High-spirited duels, daring rescues, and romantic bravado define the evergreen swashbuckler tradition.


Overview

Swashbucklers combine swordplay, derring-do, and witty repartee, inviting audiences to cheer charismatic heroes who right wrongs with acrobatic flair. Errol Flynn’s 1930s vehicles codified the template, but the lineage stretches from Douglas Fairbanks’s silent feats to contemporary re-imaginings like The Mask of Zorro (1998) and Pirates of the Caribbean.

Narrative Building Blocks

  1. Heroic Archetype — Noble outlaw or wronged aristocrat (Zorro, D’Artagnan).
  2. Villainous Foil — Foppish yet lethal antagonist, often wearing black.
  3. MacGuffin — Royal pardon, treasure map, or besieged kingdom.
  4. Set-Piece Escalation — Tavern brawl → rooftop chase → château duel.

Crafting the Action

| Component | Traditional Method | Modern Adaptation | | — | — | — | | Swordplay | Master-at-arms choreographs rapier beats | 3-D previs aligns camera swoops | | Stunts | Hidden trampolines, collapsible tables | Wire rigs erased digitally | | Costumes | Hand-dyed velvets for Technicolor pop | Lightweight synthetics for stunt safety |

Cultural Resonance

Swashbucklers shaped playground role-play, Halloween costumes, and even linguistic idioms (“cloak-and-dagger”).

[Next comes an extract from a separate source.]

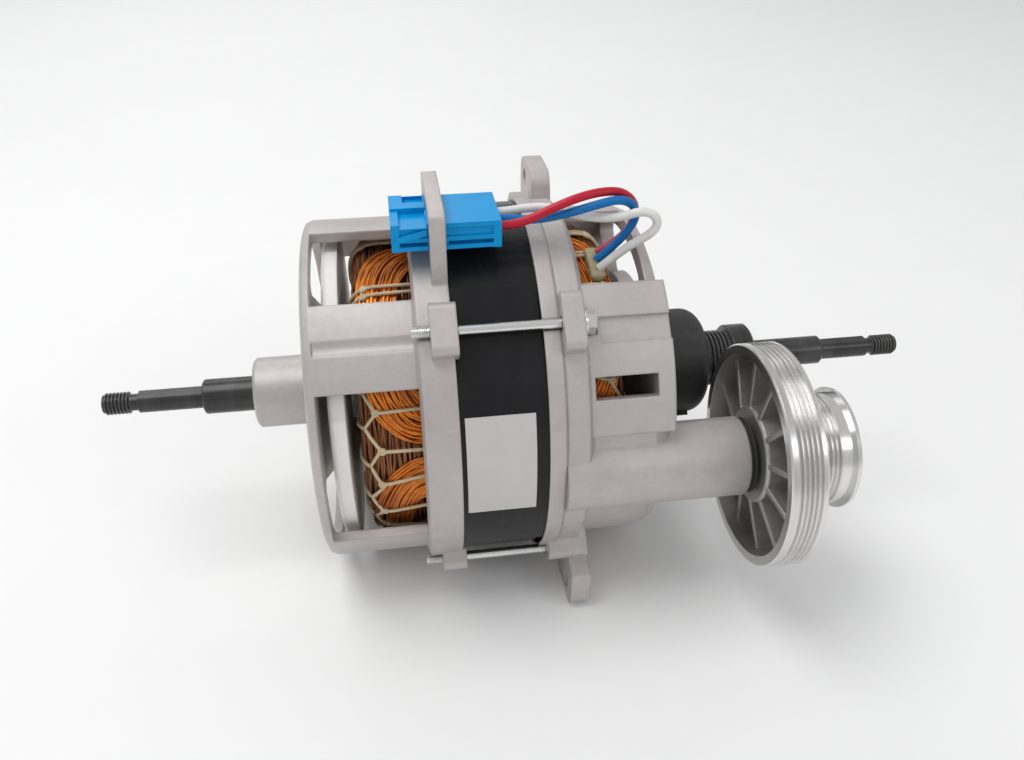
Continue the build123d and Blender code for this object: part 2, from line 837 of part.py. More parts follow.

Critics laud their optimistic worldview yet note colonial romanticisation and gender tropes that often sideline female agency. Recent scripts inject intersectional nuance, positioning heroines as expert fencers and political strategists.

Trivia

  • Errol Flynn’s signature laugh in Captain Blood was allegedly spontaneous after he tore his pants mid-take.
  • The Society of American Fight Directors still teaches a “Hollywood Swash” curriculum preserving 1930s stage-combat illusion.